Your inference script (e.g., score.py) should look something like this:

score.py

import joblib
import os
import json
import numpy as np

def init():
    # This function is called when the container starts
    # Load the model from the path specified by AZUREML_MODEL_DIR
    # In this case, the model is saved in the root directory of the mounted model
    global model
    model_path = os.path.join(os.getenv('AZUREML_MODEL_DIR'), 'model.pkl')
    model = joblib.load(model_path)

def run(raw_data):
    # This function is called for every inference request
    try:
        data = json.loads(raw_data)
        input_data = np.array(data['data'])
        prediction = model.predict(input_data)

        # Assuming prediction is a list of numbers, convert to JSON serializable format
        if isinstance(prediction, np.ndarray):
            prediction = prediction.tolist()
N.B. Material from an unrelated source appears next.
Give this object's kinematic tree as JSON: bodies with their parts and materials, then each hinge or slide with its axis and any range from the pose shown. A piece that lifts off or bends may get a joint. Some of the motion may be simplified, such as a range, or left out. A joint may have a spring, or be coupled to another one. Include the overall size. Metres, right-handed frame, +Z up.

        return json.dumps({"prediction": prediction})
    except Exception as e:
        error = str(e)
        return json.dumps({"error": error})

You also need a requirements.txt file listing all the dependencies.

requirements.txt

azureml-defaults
scikit-learn
numpy
joblib

Step 2: Create an Inference Configuration

An inference configuration tells Azure ML how to deploy your model. It includes the entry script, dependencies, and the model itself.

Python SDK Example

from azureml.core import Workspace, Model
from azureml.core.conda_dependencies import CondaDependencies
from azureml.core.webservice import InferenceConfig

# Load workspace
ws = Workspace.from_config()

# Register the model
model = Model.register(workspace=ws,
                       model_path='model.pkl', # Path to your local model file
                       model_name='my-sklearn-model',
                       tags={'area': 'machine-learning'},
                       properties={'accuracy': 0.95})

# Define dependencies
myenv = CondaDependencies()
myenv.add_pip_package('joblib')
myenv.add_pip_package('scikit-learn')
myenv.add_pip_package('numpy')

# Define inference configuration
inference_config = InferenceConfig(entry_script="score.py",
                                   conda_dependencies=myenv)
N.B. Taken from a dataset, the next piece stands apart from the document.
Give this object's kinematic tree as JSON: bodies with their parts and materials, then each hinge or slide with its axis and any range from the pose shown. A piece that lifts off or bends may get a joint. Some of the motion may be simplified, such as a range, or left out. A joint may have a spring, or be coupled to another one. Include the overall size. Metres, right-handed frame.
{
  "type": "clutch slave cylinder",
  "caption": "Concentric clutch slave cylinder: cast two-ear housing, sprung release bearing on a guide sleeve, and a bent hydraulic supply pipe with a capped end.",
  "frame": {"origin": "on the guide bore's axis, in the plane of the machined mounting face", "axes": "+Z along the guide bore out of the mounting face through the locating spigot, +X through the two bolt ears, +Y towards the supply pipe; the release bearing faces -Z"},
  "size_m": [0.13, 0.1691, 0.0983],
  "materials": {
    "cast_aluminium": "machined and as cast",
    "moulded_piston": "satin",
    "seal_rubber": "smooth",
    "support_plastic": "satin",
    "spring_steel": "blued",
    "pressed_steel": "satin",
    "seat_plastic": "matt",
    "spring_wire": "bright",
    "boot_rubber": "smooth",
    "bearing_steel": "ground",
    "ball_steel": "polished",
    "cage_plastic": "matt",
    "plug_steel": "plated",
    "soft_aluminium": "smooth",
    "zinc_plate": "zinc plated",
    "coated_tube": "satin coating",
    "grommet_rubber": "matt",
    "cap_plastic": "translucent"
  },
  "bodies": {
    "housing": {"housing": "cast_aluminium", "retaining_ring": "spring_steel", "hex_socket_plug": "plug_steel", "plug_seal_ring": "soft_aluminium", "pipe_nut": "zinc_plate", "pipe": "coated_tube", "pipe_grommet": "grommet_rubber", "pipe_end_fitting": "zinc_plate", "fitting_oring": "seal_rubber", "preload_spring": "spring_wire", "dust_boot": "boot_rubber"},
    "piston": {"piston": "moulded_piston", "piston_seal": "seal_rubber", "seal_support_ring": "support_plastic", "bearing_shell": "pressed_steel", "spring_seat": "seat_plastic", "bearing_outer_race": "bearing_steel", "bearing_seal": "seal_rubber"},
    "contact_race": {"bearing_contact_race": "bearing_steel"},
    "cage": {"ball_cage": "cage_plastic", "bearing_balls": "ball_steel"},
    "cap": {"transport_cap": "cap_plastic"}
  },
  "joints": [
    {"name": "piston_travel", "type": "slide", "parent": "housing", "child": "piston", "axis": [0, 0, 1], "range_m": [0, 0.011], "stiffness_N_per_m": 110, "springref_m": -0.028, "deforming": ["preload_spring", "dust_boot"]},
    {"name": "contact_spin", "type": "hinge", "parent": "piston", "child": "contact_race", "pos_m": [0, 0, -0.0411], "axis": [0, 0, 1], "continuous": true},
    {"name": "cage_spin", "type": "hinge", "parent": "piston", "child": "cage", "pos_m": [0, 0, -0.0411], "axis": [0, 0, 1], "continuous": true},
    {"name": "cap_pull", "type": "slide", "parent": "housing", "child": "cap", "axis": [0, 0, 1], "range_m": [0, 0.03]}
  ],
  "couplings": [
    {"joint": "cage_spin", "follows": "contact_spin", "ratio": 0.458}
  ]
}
Step 3: Create a Containerization Configuration for ACI

This configuration specifies the compute target (ACI) and deployment settings.

Python SDK Example

from azureml.core.compute_target import ComputeTarget
from azureml.core.webservice import AciWebservice

# Define ACI configuration
aci_config = AciWebservice.deploy_configuration(cpu_cores=1,
                                                memory_gb=1,
                                                description='Deploy my sklearn model to ACI',
                                                tags={'type': 'classification'})
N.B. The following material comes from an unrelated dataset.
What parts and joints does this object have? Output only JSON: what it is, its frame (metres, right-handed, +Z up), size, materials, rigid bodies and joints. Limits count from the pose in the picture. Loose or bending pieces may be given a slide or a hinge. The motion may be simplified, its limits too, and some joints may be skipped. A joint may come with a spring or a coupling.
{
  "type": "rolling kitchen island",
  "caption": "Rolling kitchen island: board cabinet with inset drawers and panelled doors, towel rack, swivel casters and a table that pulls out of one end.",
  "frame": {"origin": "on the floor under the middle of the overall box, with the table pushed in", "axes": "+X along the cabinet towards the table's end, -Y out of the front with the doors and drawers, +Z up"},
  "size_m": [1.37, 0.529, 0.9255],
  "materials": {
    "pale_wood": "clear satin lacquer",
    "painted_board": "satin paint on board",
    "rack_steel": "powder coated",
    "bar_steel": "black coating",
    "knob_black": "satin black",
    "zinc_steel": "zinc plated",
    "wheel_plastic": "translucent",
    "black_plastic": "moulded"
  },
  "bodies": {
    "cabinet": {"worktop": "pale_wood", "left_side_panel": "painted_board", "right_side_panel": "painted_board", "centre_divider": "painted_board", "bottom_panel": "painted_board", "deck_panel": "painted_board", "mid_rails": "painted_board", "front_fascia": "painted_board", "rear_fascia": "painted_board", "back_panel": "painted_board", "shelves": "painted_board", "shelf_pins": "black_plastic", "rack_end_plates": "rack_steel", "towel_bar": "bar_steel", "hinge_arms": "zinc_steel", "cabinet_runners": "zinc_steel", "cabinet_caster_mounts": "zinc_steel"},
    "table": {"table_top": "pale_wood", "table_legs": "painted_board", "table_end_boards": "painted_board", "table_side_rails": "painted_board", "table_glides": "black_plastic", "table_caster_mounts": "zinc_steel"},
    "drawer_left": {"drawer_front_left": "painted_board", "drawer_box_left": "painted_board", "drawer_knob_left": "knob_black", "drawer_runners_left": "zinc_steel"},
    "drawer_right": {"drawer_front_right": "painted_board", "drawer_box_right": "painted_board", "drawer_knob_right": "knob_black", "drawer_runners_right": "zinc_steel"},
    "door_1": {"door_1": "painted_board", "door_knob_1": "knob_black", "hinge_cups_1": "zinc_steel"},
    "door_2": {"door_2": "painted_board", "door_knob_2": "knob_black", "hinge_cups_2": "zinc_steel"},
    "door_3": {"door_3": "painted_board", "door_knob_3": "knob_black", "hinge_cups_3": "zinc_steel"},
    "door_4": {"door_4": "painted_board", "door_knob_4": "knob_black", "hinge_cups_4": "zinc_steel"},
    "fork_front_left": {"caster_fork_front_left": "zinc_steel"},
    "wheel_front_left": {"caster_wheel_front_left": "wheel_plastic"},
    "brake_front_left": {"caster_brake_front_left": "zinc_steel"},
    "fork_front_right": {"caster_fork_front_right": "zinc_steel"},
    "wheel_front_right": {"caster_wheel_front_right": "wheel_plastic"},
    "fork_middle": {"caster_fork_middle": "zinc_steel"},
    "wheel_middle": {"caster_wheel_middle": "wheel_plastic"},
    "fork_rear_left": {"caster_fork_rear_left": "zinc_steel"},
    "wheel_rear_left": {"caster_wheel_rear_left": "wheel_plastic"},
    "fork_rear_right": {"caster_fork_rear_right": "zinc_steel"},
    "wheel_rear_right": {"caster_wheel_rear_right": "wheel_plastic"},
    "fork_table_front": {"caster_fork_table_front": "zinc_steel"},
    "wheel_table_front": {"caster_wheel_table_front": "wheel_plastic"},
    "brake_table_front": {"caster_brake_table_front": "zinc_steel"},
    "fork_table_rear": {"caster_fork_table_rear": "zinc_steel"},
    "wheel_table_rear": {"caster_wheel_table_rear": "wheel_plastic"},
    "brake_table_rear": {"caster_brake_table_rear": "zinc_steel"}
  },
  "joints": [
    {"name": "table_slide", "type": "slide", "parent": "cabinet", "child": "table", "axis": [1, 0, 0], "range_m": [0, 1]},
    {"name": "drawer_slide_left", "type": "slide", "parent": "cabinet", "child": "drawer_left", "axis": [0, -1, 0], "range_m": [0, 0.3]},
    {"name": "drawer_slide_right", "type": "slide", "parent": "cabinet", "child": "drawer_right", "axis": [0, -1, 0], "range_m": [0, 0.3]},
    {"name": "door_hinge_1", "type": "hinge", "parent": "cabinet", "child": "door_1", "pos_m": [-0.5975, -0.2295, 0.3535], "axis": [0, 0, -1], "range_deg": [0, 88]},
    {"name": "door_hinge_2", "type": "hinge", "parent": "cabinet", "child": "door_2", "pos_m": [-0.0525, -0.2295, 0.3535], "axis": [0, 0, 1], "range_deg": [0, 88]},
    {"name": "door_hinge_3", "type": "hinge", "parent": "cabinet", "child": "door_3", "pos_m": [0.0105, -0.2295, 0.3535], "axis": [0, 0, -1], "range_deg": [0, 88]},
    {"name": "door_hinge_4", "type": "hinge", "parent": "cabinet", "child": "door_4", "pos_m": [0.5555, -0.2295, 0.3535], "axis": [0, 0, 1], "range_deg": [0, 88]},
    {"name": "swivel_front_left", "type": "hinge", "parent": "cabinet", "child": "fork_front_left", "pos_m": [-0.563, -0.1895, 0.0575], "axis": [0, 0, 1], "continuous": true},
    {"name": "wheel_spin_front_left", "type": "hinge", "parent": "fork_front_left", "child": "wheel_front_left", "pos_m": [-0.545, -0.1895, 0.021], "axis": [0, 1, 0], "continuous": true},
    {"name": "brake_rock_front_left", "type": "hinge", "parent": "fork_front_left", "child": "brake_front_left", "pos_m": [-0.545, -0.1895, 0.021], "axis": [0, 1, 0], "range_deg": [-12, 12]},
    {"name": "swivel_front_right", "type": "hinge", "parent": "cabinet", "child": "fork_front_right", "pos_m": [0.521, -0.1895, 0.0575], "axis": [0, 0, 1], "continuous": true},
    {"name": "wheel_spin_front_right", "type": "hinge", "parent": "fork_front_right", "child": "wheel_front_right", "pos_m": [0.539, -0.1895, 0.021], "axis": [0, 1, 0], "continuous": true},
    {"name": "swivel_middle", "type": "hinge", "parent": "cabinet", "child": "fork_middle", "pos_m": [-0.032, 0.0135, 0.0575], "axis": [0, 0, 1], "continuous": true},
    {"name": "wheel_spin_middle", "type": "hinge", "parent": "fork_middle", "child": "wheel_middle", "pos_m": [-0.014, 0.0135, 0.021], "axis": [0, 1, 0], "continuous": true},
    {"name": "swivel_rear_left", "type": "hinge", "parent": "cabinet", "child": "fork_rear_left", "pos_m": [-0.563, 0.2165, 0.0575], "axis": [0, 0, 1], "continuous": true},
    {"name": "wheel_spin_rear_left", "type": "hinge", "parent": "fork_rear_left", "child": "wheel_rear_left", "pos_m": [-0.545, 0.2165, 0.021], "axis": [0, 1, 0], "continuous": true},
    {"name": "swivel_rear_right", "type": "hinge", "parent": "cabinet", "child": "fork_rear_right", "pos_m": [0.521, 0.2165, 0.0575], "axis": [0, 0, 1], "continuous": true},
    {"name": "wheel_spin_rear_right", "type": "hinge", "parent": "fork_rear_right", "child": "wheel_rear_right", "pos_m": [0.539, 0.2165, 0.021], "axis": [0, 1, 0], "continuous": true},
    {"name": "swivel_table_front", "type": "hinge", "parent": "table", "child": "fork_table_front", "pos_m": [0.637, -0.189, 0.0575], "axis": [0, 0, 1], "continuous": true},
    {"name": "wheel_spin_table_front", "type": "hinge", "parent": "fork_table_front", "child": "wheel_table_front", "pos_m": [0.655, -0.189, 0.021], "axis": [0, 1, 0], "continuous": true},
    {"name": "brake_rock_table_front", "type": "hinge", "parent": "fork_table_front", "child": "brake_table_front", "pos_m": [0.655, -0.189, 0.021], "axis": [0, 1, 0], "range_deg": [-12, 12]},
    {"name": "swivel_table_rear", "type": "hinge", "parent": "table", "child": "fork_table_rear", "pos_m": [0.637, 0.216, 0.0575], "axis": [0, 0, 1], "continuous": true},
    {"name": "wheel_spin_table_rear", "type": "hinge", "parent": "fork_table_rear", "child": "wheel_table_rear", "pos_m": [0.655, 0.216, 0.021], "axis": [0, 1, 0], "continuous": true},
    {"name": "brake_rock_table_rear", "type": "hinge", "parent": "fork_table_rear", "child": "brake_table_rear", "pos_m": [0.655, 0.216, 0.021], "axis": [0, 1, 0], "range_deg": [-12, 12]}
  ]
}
# Define the web service name
service_name = 'my-sklearn-aci-service'

Step 4: Deploy to ACI

Use the deploy() method to create the web service on ACI.

Python SDK Example

# Deploy the model to ACI
service = Model.deploy(workspace=ws,
                       name=service_name,
                       models=[model], # List of models to deploy
                       inference_config=inference_config,
                       deployment_config=aci_config,
                       overwrite=True) # Set to True to overwrite if service already exists

# Wait for the deployment to complete
service.wait_for_deployment(show_output=True)

Step 5: Test the Deployment

Once deployed, you can test the service to ensure it's working correctly.

Python SDK Example

# Get the scoring URI and keys
scoring_uri = service.scoring_uri
print(f"Scoring URI: {scoring_uri}")

# Example data for testing (replace with your actual data format)
test_data = {"data": [[1.0, 2.0, 3.0, 4.0]]}
input_data = json.dumps(test_data)

# Send a request to the service
response = service.run(input_data)
print(f"Prediction: {response}")

Alternatively, you can use tools like curl or Postman to send requests to the scoring_uri.

curl Example

curl -X POST -H "Content-Type: application/json" -d '{"data": [[1.0, 2.0, 3.0, 4.0]]}' http://YOUR_SCORING_URI/api/v1/service/my-sklearn-aci-service/score

Remember to replace YOUR_SCORING_URI with the actual URI obtained after deployment.

Monitoring and Management

You can monitor the health and performance of your ACI deployment through the Azure portal. Navigate to your Azure Machine Learning workspace, then select "Endpoints" and find your deployed service. From there, you can view logs, metrics, and test the endpoint.

To delete the service:

Python SDK Example

service.delete()

Conclusion

Deploying models to ACI provides a quick and efficient way to serve your machine learning models as web services. This guide covered the essential steps from preparing your model to testing the deployment. For more advanced scenarios, consider deploying to Azure Kubernetes Service (AKS).